## DIRECTIONS FOR THIS TASK
Copy the lines holding the word "json", all of them.

===============

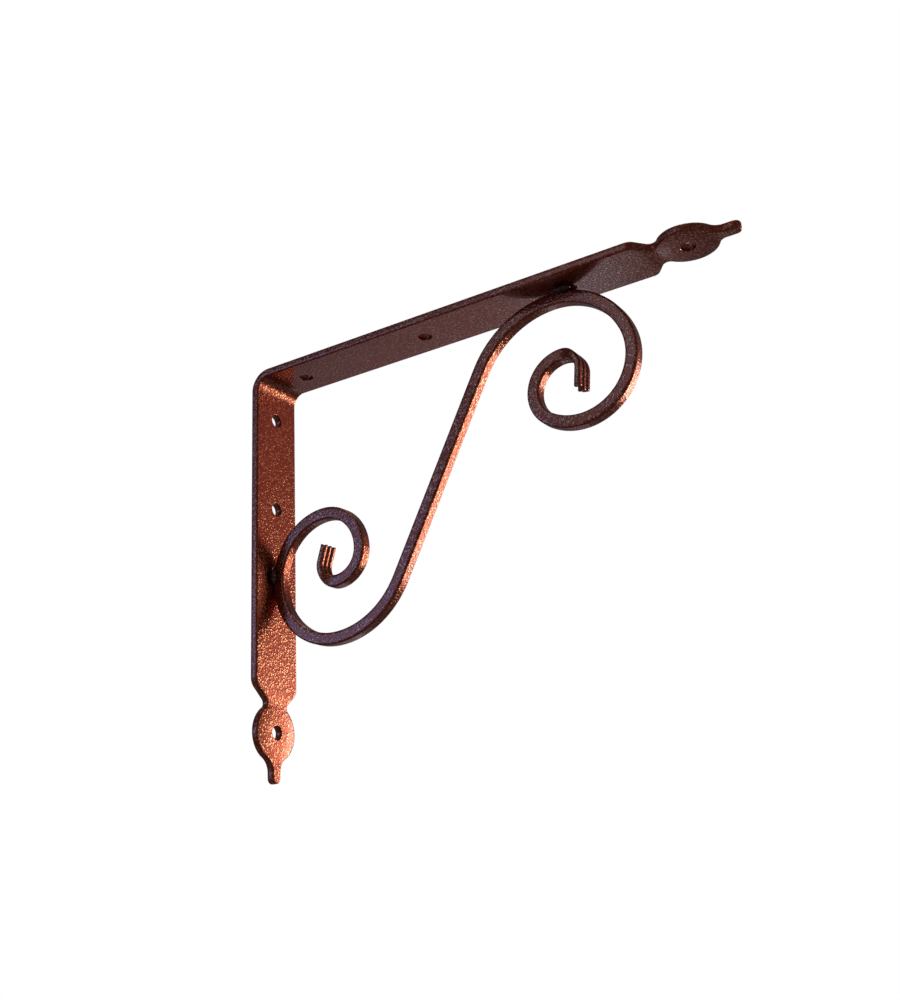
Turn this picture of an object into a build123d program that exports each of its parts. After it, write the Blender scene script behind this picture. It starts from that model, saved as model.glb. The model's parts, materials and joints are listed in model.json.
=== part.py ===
from build123d import *
from dataclasses import dataclass
import math
import os

# Shelf bracket: a flat bar bent to a right angle and braced by an S of square bar.
#
# Frame: +X points out from the wall along the shelf, +Y across the bar, +Z up.
# The wall is the plane X = 0 and Y = 0 runs down the middle of the bar's width.
# The origin is the point on the wall midway between the two upper wall screws.
# Everything is drawn from the corner where the wall meets the shelf, and moved
# to that origin when it is written. All sizes are in millimetres and degrees.

# Flat bar
strip_width = 30.0
strip_thickness = 4.0
wall_arm_length = 210.0  # from the shelf plane to the lower tip
shelf_arm_length = 262.0  # from the wall plane to the outer tip
bend_inner_radius = 6.6
strip_edge_break = 0.4

# Screw holes, from the shelf plane down the wall arm and from the wall plane out
screw_hole_diameter = 6.8
first_wall_hole = 23.1
second_wall_hole = 72.2
first_shelf_hole = 24.3
second_shelf_hole = 99.4

# Forged end of each arm: shoulders, a pinched neck, a round pad with the last
# screw hole in its middle, and a short tongue. Both are made by hand, so the
# shoulders differ, and the one towards +Y starts a little further out.
hole_to_tip = 24.2
pad_radius = 14.0
tongue_root_width = 6.6
shelf_shoulder_to_hole = 20.8
shelf_shoulder_angle = 52.2
shelf_shoulder_radius = 4.4
shelf_shoulder_stagger = 0.9
shelf_neck_radius = 2.9
shelf_tongue_root_radius = 5.7
shelf_tongue_tip_width = 6.0
shelf_tongue_tip_radius = 2.8
wall_shoulder_to_hole = 21.4
wall_shoulder_angle = 47.6
wall_shoulder_radius = 6.4
wall_shoulder_stagger = 2.8
wall_neck_radius = 2.5
wall_tongue_root_radius = 7.8
wall_tongue_tip_width = 5.5
wall_tongue_tip_radius = 2.6

# Scroll: one square bar, a straight diagonal with a curl at each end
scroll_bar_size = 6.0
scroll_edge_break = 0.6
diagonal_angle = 61.1  # up from the horizontal
diagonal_length = 103.7

# Upper curl, from the diagonal inwards. Its first bend ends at the shelf.
shelf_bend_radius = 46.2
upper_outer_radius = 37.9
upper_outer_angle = 70.0
upper_lower_radius = 27.6
upper_lower_angle = 142.5
upper_inner_radius = 15.8
upper_inner_angle = 146.4
upper_paw_radius = 8.7
upper_paw_angle = 97.8
upper_paw_reach = 9.6  # straight end of the paw

# Lower curl, from the diagonal inwards. Its second bend ends at the wall.
lower_bend_radius = 44.0
wall_bend_radius = 34.2
lower_upper_radius = 29.4
lower_outer_radius = 21.0
lower_inner_radius = 14.6
lower_neck_angle = 14.1
lower_paw_radius = 8.6
lower_paw_angle = 94.0
lower_paw_reach = 8.4  # straight end of the paw

# Paw: the bar's end is hammered flat and grooved into three toes
paw_toes = 3
upper_toe_width = 3.7
lower_toe_width = 3.1
toe_edge_break = 0.7
paw_thickness = 3.3
paw_flattening = 8.0  # along the bar, from the square to the flat
outer_toe_setback = 1.0  # on the upper paw, whose middle toe is the longest

# Welds: a short run on each side of the scroll where it meets the flat bar
shelf_weld_gap = 1.2
wall_weld_gap = 0.15
weld_radius = 2.2
weld_length = 9.0
shelf_weld_offset = 6.8  # from the touching point outwards
wall_weld_offset = 3.0  # from the touching point upwards

bend_outer_radius = bend_inner_radius + strip_thickness
quarter_turn = 90.0
taper_steps = 4  # sections between the square bar and the flat of a paw


def heading_vector(heading):
    """Unit vector in the XZ plane at an angle up from +X."""
    angle = math.radians(heading)
    return Vector(math.cos(angle), 0, math.sin(angle))


def broken_bar(width, thickness, edge_break):
    """Section of a bar whose four edges are broken."""
    return chamfer(Rectangle(width, thickness).vertices(), edge_break)


@dataclass
class ForgedEnd:
    """Shape of the forged end of one arm, as seen flat."""

    shoulder_to_hole: float
    shoulder_angle: float
    shoulder_radius: float
    shoulder_stagger: float
    neck_radius: float
    tongue_root_radius: float
    tongue_tip_width: float
    tongue_tip_radius: float

    def taper(self, hole):
        """The bar up to its shoulders and the point behind them, inside the pad."""
        half_width = strip_width / 2
        slope = math.tan(math.radians(self.shoulder_angle))
        middle = hole - self.shoulder_to_hole
        near = middle - self.shoulder_stagger / 2
        far = middle + self.shoulder_stagger / 2
        return make_face(
            Polyline(
                (bend_outer_radius, -half_width),
                (near, -half_width),
                (middle + half_width / slope, self.shoulder_stagger * slope / 2),
                (far, half_width),
                (bend_outer_radius, half_width),
                close=True,
            )
        )

    def tongue(self, hole, tip):
        """The tongue, from the middle of the pad to the tip."""
        return make_face(
            Polyline(
                (hole, -tongue_root_width / 2),
                (tip, -self.tongue_tip_width / 2),
                (tip, self.tongue_tip_width / 2),
                (hole, tongue_root_width / 2),
                close=True,
            )
        )

    def outline(self, length):
        """One arm in the flat: +X runs from the corner of the bracket to the tip."""
        hole = length - hole_to_tip
        face = self.taper(hole) + Pos(hole, 0) * Circle(pad_radius) + self.tongue(hole, length)
        for side in (-1, 1):
            face = fillet(corner(face, side, 4), self.tongue_tip_radius)
            face = fillet(corner(face, side, 3), self.tongue_root_radius)
            face = fillet(corner(face, side, 2), self.neck_radius)
            face = fillet(corner(face, side, 1), self.shoulder_radius)
        return face


def corner(face, side, index):
    """Corner on one side of an arm: 1 shoulder, 2 neck, 3 tongue root, 4 tip."""
    corners = [place for place in face.vertices() if place.Y * side > 0]
    return sorted(corners, key=lambda place: place.X)[index]


def arm(end, length, holes):
    """One arm lying on the XY plane, with broken edges and its screw holes."""
    blank = extrude(end.outline(length), strip_thickness)
    rims = blank.edges().group_by(Axis.Z)[0] + blank.edges().group_by(Axis.Z)[-1]
    start = rims.group_by(Axis.X)[0]
    blank = chamfer([edge for edge in rims if edge not in start], strip_edge_break)
    drill = Cylinder(screw_hole_diameter / 2, strip_thickness * 3)
    for hole in holes:
        blank -= Pos(hole, 0, 0) * drill
    return blank


def bend():
    """The quarter turn between the two arms."""
    start = Plane(
        origin=(bend_outer_radius, 0, -strip_thickness / 2),
        x_dir=(0, 1, 0),
        z_dir=(1, 0, 0),
    )
    section = start * broken_bar(strip_width, strip_thickness, strip_edge_break)
    hinge = Axis((bend_outer_radius, 0, -bend_outer_radius), (0, -1, 0))
    return revolve(section, axis=hinge, revolution_arc=quarter_turn)


def forged_shelf_end():
    """The end of the shelf arm."""
    return ForgedEnd(
        shelf_shoulder_to_hole,
        shelf_shoulder_angle,
        shelf_shoulder_radius,
        shelf_shoulder_stagger,
        shelf_neck_radius,
        shelf_tongue_root_radius,
        shelf_tongue_tip_width,
        shelf_tongue_tip_radius,
    )


def forged_wall_end():
    """The end of the wall arm."""
    return ForgedEnd(
        wall_shoulder_to_hole,
        wall_shoulder_angle,
        wall_shoulder_radius,
        wall_shoulder_stagger,
        wall_neck_radius,
        wall_tongue_root_radius,
        wall_tongue_tip_width,
        wall_tongue_tip_radius,
    )


def bent_flat_bar():
    """Both arms and the bend between them, as one bar."""
    shelf_holes = [first_shelf_hole, second_shelf_hole, shelf_arm_length - hole_to_tip]
    wall_holes = [first_wall_hole, second_wall_hole, wall_arm_length - hole_to_tip]
    shelf_arm = arm(forged_shelf_end(), shelf_arm_length, shelf_holes)
    wall_arm = arm(forged_wall_end(), wall_arm_length, wall_holes)
    return Pos(0, 0, -strip_thickness) * shelf_arm + bend() + Rot(0, quarter_turn, 0) * wall_arm


class Bar:
    """A bar's centre line in the XZ plane, made of straights and clockwise bends."""

    def __init__(self, start, heading):
        self.end = start
        self.heading = heading
        self.start_plane = section_plane(start, heading)
        self.edges = []

    def straight(self, length):
        """Run on straight."""
        start = self.end
        self.end = start + heading_vector(self.heading) * length
        self.edges.append(Line(start, self.end))

    def turn(self, radius, angle):
        """Bend clockwise, as seen with +X to the right and +Z up."""
        start = self.end
        centre = start + heading_vector(self.heading - quarter_turn) * radius
        middle = centre + heading_vector(self.heading + quarter_turn - angle / 2) * radius
        self.end = centre + heading_vector(self.heading + quarter_turn - angle) * radius
        self.heading -= angle
        self.edges.append(ThreePointArc(start, middle, self.end))


def section_plane(point, heading):
    """Plane across a bar: its X is the bracket's +Y, its Y lies in the XZ plane."""
    return Plane(origin=point, x_dir=(0, 1, 0), z_dir=heading_vector(heading))


def scroll_layout():
    """Centre lines of both curls, where they touch, and their shift to wall and shelf."""
    upper = Bar(Vector(0, 0, 0), diagonal_angle)
    upper.straight(diagonal_length / 2)
    upper.turn(shelf_bend_radius, diagonal_angle)
    shelf_touch = upper.end
    upper.turn(upper_outer_radius, upper_outer_angle)
    upper.turn(upper_lower_radius, upper_lower_angle)
    upper.turn(upper_inner_radius, upper_inner_angle)

    lower = Bar(Vector(0, 0, 0), diagonal_angle + 2 * quarter_turn)
    lower.straight(diagonal_length / 2)
    lower.turn(lower_bend_radius, diagonal_angle)
    lower.turn(wall_bend_radius, quarter_turn)
    wall_touch = lower.end
    lower.turn(lower_upper_radius, quarter_turn)
    lower.turn(lower_outer_radius, quarter_turn)
    lower.turn(lower_inner_radius, quarter_turn)
    lower.turn(lower_paw_radius, lower_neck_angle)

    stand_off = strip_thickness + scroll_bar_size / 2
    across = stand_off + wall_weld_gap - wall_touch.X
    down = stand_off + shelf_weld_gap + shelf_touch.Z
    shift = Vector(across, 0, -down)
    return upper, lower, shelf_touch + shift, wall_touch + shift, shift


def square_section():
    """Section of the scroll's bar."""
    return broken_bar(scroll_bar_size, scroll_bar_size, scroll_edge_break)


def curl(bar):
    """The square bar along one centre line, from the middle of the diagonal."""
    return sweep(bar.start_plane * square_section(), path=Wire(bar.edges))


def toe_places(toe_width):
    """Place of each toe across the bar, the nearest to -Y first."""
    first = -(paw_toes - 1) * toe_width / 2
    return [first + toe_width * index for index in range(paw_toes)]


def paw_section(toe_width):
    """Toes side by side, with a groove between each and the next."""
    toe = broken_bar(toe_width, paw_thickness, toe_edge_break)
    web = Rectangle((paw_toes - 1) * toe_width, paw_thickness - 2 * toe_edge_break)
    return web + [Pos(place, 0) * toe for place in toe_places(toe_width)]


def taper_section(share, toe_width):
    """Section part of the way from the square bar to the flat of the paw."""
    width = scroll_bar_size + share * (paw_toes * toe_width - scroll_bar_size)
    thickness = scroll_bar_size + share * (paw_thickness - scroll_bar_size)
    return broken_bar(width, thickness, scroll_edge_break)


def paw(bar, toe_width, radius, angle, reach):
    """The flattened end of the bar, from where its centre line stops."""
    neck = Bar(bar.end, bar.heading)
    sections = [neck.start_plane * square_section()]
    for step in range(taper_steps):
        neck.turn(radius, math.degrees(paw_flattening / radius) / taper_steps)
        plane = section_plane(neck.end, neck.heading)
        sections.append(plane * taper_section((step + 1) / taper_steps, toe_width))
    toes = Bar(neck.end, neck.heading)
    toes.turn(radius, angle - (bar.heading - neck.heading))
    toes.straight(reach)
    grooved = sweep(toes.start_plane * paw_section(toe_width), path=Wire(toes.edges))
    return loft(sections) + grooved, toes


def s_scroll(upper, lower, shift):
    """The whole scroll in one piece."""
    upper_paw, toes = paw(
        upper, upper_toe_width, upper_paw_radius, upper_paw_angle, upper_paw_reach
    )
    lower_paw, _ = paw(
        lower, lower_toe_width, lower_paw_radius, lower_paw_angle, lower_paw_reach
    )
    end = section_plane(toes.end, toes.heading)
    clipping = Box(upper_toe_width, paw_thickness * 2, outer_toe_setback * 2)
    for place in (toe_places(upper_toe_width)[0], toe_places(upper_toe_width)[-1]):
        upper_paw -= end * Pos(place, 0) * clipping
    return Pos(shift) * (curl(upper) + curl(lower) + upper_paw + lower_paw)


def weld(place, along, outward):
    """A round-ended run on each side of the scroll, laid along the flat bar."""
    runs = []
    for side in (-1, 1):
        beside = Vector(0, side * (scroll_bar_size + weld_radius) / 2, 0)
        centre = place + beside + outward * weld_radius / 2
        straight = weld_length - 2 * weld_radius
        lying = Plane(origin=centre, z_dir=along)
        runs.append(lying * Cylinder(weld_radius, straight))
        for end in (-straight / 2, straight / 2):
            runs.append(lying * Pos(0, 0, end) * Sphere(weld_radius))
    return runs[0] + runs[1:]


def main():
    """Build each sub-part, move it to the bracket's frame and write it."""
    os.makedirs("parts", exist_ok=True)
    to_frame = Pos(0, 0, (first_wall_hole + second_wall_hole) / 2)
    upper, lower, shelf_touch, wall_touch, shift = scroll_layout()
    strip = bent_flat_bar()
    scroll = s_scroll(upper, lower, shift)

    out, up = Vector(1, 0, 0), Vector(0, 0, 1)
    shelf_place = Vector(shelf_touch.X + shelf_weld_offset, 0, -strip_thickness)
    wall_place = Vector(strip_thickness, 0, wall_touch.Z + wall_weld_offset)
    pieces = {
        "bent_flat_bar": strip,
        "s_scroll": scroll,
        "shelf_weld": weld(shelf_place, out, -up) - strip - scroll,
        "wall_weld": weld(wall_place, up, out) - strip - scroll,
    }
    for name, solid in pieces.items():
        export_step(to_frame * solid, f"parts/{name}.step")


main()
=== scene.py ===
"""Looks of a shelf bracket: a bent flat bar with forged ends, braced by a scroll."""

import json
import logging
import math
from dataclasses import dataclass, field
from enum import Enum

import bmesh
import bpy
from bmesh.types import BMEdge, BMesh, BMVert
from mathutils import Matrix, Vector, noise

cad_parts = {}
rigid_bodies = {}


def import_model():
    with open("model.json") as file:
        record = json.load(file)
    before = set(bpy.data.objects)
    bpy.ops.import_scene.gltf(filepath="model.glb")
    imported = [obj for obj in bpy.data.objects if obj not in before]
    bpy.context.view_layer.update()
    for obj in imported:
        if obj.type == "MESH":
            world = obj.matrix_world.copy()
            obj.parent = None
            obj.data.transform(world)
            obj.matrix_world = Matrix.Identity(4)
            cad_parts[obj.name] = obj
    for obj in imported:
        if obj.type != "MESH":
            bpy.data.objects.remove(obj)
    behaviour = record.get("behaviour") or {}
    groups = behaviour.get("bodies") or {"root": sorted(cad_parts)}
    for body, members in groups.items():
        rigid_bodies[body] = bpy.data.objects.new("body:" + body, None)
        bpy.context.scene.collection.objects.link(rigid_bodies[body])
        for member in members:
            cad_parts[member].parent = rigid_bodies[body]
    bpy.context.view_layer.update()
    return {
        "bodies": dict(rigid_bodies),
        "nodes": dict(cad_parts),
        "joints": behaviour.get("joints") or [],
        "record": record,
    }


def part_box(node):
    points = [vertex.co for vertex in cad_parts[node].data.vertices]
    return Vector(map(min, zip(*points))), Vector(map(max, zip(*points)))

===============

## RESULT
Turn this picture of an object into a build123d program that exports each of its parts. After it, write the Blender scene script behind this picture. It starts from that model, saved as model.glb. The model's parts, materials and joints are listed in model.json.
import json
    with open("model.json") as file:
        record = json.load(file)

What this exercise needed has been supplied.